L'interprétation la plus charitable de ces signaux est que Xi réalise maintenant qu'il doit impliquer le secteur privé et les multinationales internationales pour restaurer leur confiance et stimuler les IDE, la croissance tirée par le secteur privé et la consommation privée. Puisque Li est toujours là, peut-être fait-il pression discrètement pour «l'ouverture et les réformes», tout en gardant un profil bas pour faire preuve de déférence à l'égard de Xi.

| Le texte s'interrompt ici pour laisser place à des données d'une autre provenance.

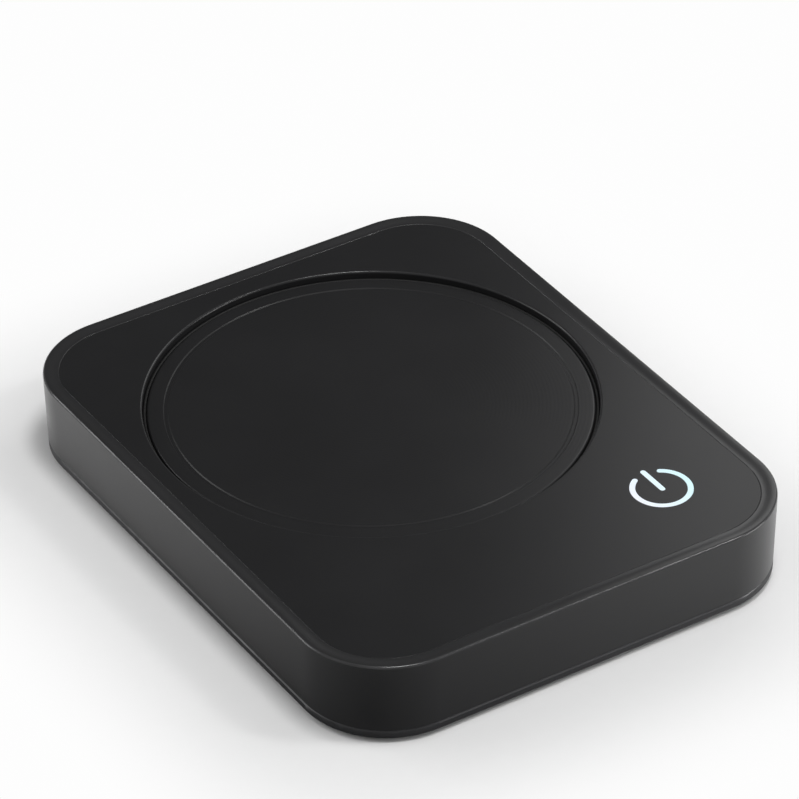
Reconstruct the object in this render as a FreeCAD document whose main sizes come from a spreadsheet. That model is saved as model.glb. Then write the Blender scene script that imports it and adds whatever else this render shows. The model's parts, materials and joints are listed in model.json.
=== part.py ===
"""Electric mug warmer: a flat rounded slab with a round heated seat and a lit touch mark.

X runs across the slab, Y from the user's side to the rear, Z up. The origin lies on the
table under the middle of the slab. All sizes are in millimetres.
"""
import FreeCAD, Part
import math
import os
import Sketcher
from FreeCAD import Placement, Rotation, Vector

DRIVING_SIZES = {
    # Outer body
    "seat_radius": 45.1,
    "side_margin": 6.9,
    "rear_margin": 7.9,
    "front_strip": 31.9,
    "corner_radius": 18.5,
    "wall_draft": 0.4,
    "wall": 2.2,
    "edge_fillet": 0.5,
    "rim_width": 3.2,
    "rim_step": 0.3,
    "rim_fillet": 0.25,
    "panel_thickness": 1.6,
    "panel_clearance": 0.1,
    "deck_thickness": 2.0,
    # Round seat for the mug
    "seat_depth": 1.2,
    "seat_lip_fillet": 0.5,
    "seal_lip": 0.6,
    "seal_thickness": 0.8,
    "seal_clearance": 0.1,
    "seal_lip_drop": 0.3,
    "flange_thickness": 1.2,
    "plate_shoulder": 5.3,
    "plate_body_thickness": 2.6,
    "plate_edge_fillet": 0.6,
    "plate_groove_place": 0.7,
    "plate_groove_width": 0.8,
    "plate_groove_depth": 0.2,
    "well_clearance": 0.7,
    "collar_wall": 2.0,
    "collar_thickness": 1.8,
    # Heater stack under the plate
    "mica_thickness": 0.4,
    "mica_margin": 1.0,
    "element_thickness": 0.3,
    "element_margin": 3.3,
    "track_width": 2.0,
    "track_gap": 1.6,
    "pad_thickness": 3.2,
    "pad_margin": 1.4,
    "sensor_hole_radius": 2.7,
    "clamp_thickness": 1.0,
    "clamp_margin": 1.8,
    "clamp_bead_place": 16.0,
    "clamp_bead_width": 5.0,
    "clamp_bead_depth": 0.9,
    "boss_gap": 1.4,
    "clamp_ear_angle": 35.0,
    "clamp_arm_overlap": 2.0,
    "clamp_ear_width": 8.6,
    "lead_notch_width": 5.0,
    # Thermistor, thermal fuse and their leads
    "sensor_head_radius": 2.5,
    "sensor_stem_radius": 1.5,
    "sensor_stem_length": 1.6,
    "sensor_lead_radius": 0.45,
    "sensor_lead_pitch": 1.6,
    "sensor_lead_bend": 1.6,
    "lead_spacing": 24.0,
    "lead_radius": 1.0,
    "lead_lift": 0.2,
    "tab_width": 4.0,
    "tab_thickness": 0.5,
    "tab_place": 2.0,
    "fuse_radius": 1.3,
    "fuse_length": 9.0,
    "sleeve_radius": 1.8,
    "sleeve_length": 13.0,
    "sleeve_clearance": 0.1,
    "fuse_margin": 3.0,
    "terminal_depth": 2.5,
    "terminal_face": 28.0,
    # Base plate, feet and screws
    "foot_proud": 0.8,
    "foot_radius": 6.0,
    "foot_thickness": 1.8,
    "foot_fillet": 0.4,
    "foot_clearance": 0.2,
    "foot_inset_x": 14.0,
    "foot_inset_y": 27.0,
    "base_edge": 1.8,
    "base_floor": 2.0,
    "base_fillet": 0.6,
    "seam_chamfer": 0.3,
    "base_lip_height": 3.0,
    "base_lip_thickness": 1.6,
    "base_lip_clearance": 0.2,
    "post_inset": 10.5,
    "post_radius": 3.5,
    "screw_boss_radius": 4.2,
    "screw_boss_height": 1.8,
    "screw_radius": 1.3,
    "screw_clearance": 0.2,
    "thread_clearance": 0.05,
    "screw_head_radius": 2.5,
    "screw_head_height": 1.5,
    "screw_head_sink": 0.5,
    "base_screw_length": 8.0,
    "clamp_screw_length": 5.5,
    "board_screw_length": 4.0,
    "driver_recess": 0.8,
    "driver_slot": 0.5,
    "screw_head_fillet": 0.5,
    "gusset_thickness": 1.0,
    "gusset_height": 5.0,
    "vent_length": 26.0,
    "vent_width": 2.0,
    "vent_pitch": 6.0,
    "vent_field": 20.0,
    "rib_height": 1.2,
    "rib_thickness": 1.2,
    "rib_place": 27.0,
    "rib_corner": 6.0,
    # Cord gland in the rear wall
    "gland_gap": 0.25,
    "gland_radius": 3.2,
    "gland_bore_radius": 2.5,
    "gland_flange_thickness": 1.2,
    "gland_inset": 0.5,
    "gland_clearance": 0.1,
    # Touch mark, its light guide and hood
    "mark_inset_x": 21.1,
    "mark_inset_y": 21.4,
    "mark_radius": 5.63,
    "mark_stroke": 1.1,
    "mark_gap_angle": 31.0,
    "mark_bar_length": 7.6,
    "mark_bar_offset": 2.95,
    "mark_clearance": 0.05,
    "guide_radius": 8.6,
    "guide_thickness": 1.8,
    "guide_clearance": 0.2,
    "hood_wall": 1.0,
    "hood_radius": 8.4,
    "spring_radius": 2.8,
    "spring_wire": 0.25,
    "spring_turns": 5.0,
    "spring_end_gap": 0.05,
    "lamp_ring_radius": 5.6,
    # Control board
    "board_thickness": 1.6,
    "board_standoff": 1.2,
    "board_edge_gap": 1.6,
    "board_depth": 34.0,
    "board_well_gap": 1.7,
    "board_notch_gap": 1.0,
    "board_side_screw_inset": 10.0,
    "board_side_screw_place": 29.0,
    "board_front_screw_place": 9.0,
    "standoff_radius": 2.5,
    # Board components: places are from the middle line or the left wall, and from the front
    "chip_x": -1.0,
    "chip_y": 16.5,
    "chip_width": 9.9,
    "chip_depth": 3.9,
    "chip_height": 1.5,
    "chip_lift": 0.1,
    "chip_round": 0.2,
    "leg_pitch": 1.27,
    "leg_width": 0.4,
    "leg_foot": 1.0,
    "leg_thickness": 0.2,
    "leg_rise": 0.8,
    "triac_x": 11.0,
    "triac_y": 11.0,
    "triac_width": 7.8,
    "triac_depth": 8.0,
    "triac_height": 2.7,
    "triac_round": 0.4,
    "triac_tab_depth": 3.6,
    "triac_tab_thickness": 1.2,
    "triac_hole_radius": 1.3,
    "fuse_can_inset": 19.5,
    "fuse_can_y": 17.5,
    "fuse_can_radius": 3.5,
    "fuse_can_height": 6.8,
    "fuse_can_round": 0.6,
    "film_inset": 23.0,
    "film_y": 9.7,
    "film_width": 14.0,
    "film_depth": 6.2,
    "film_height": 7.6,
    "film_round": 0.5,
    "varistor_x": -19.5,
    "varistor_y": 18.5,
    "varistor_radius": 3.0,
    "varistor_height": 3.6,
    "varistor_round": 1.2,
    "can_x": -16.0,
    "can_y": 10.0,
    "can_radius": 3.5,
    "can_length": 11.5,
    "can_crimp_place": 9.1,
    "can_crimp_radius": 0.5,
    "can_crimp_lift": 0.1,
    "inlet_block_inset": 21.0,
    "inlet_block_y": 26.8,
    "inlet_block_width": 10.0,
    "inlet_block_depth": 7.5,
    "inlet_block_height": 7.2,
    "inlet_block_round": 0.4,
    "inlet_pitch": 5.0,
    "inlet_mouth_radius": 1.4,
    "inlet_mouth_height": 2.6,
    "inlet_well_radius": 1.7,
    "inlet_well_depth": 2.6,
    "terminal_width": 6.5,
    "terminal_length": 8.0,
    "terminal_height": 5.8,
    "terminal_round": 0.4,
    "socket_width": 6.0,
    "socket_length": 6.0,
    "socket_height": 4.5,
    "socket_round": 0.3,
    "lamp_width": 1.6,
    "lamp_height": 0.8,
    "lamp_round": 0.2,
}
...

Néanmoins, de nombreux observateurs ont une interprétation plus pessimiste. Ils notent qu'après avoir mis à l'écart des technocrates pro-marché tels que Li, l'ancien premier ministre Li Keqiang, l'ancien gouverneur de la Banque populaire de Chine Yi Gang, des conseillers tels que Liu He et Wang Qishan, ainsi que divers régulateurs financiers, Xi a créé de nouveaux comités du parti sur les affaires économiques et financières qui supplantent les organes gouvernementaux. Il s'est entouré de conseillers comme He Lifeng, vice-premier ministre chargé de l'économie, et Zheng Shanjie, nouveau chef de la Commission nationale pour le développement et la réforme, qui sont favorables au dogme obsolète du capitalisme d'Etat.

Les déclarations grandiloquentes et les mantras sur les réformes et l'attraction des investissements étrangers ne signifient pas grand-chose. Ce qui compte, ce sont les politiques concrètes que la Chine mettra en œuvre au cours de l'année à venir, qui montreront si elle peut contourner le piège des revenus moyens et retrouver le chemin d'une croissance plus vigoureuse.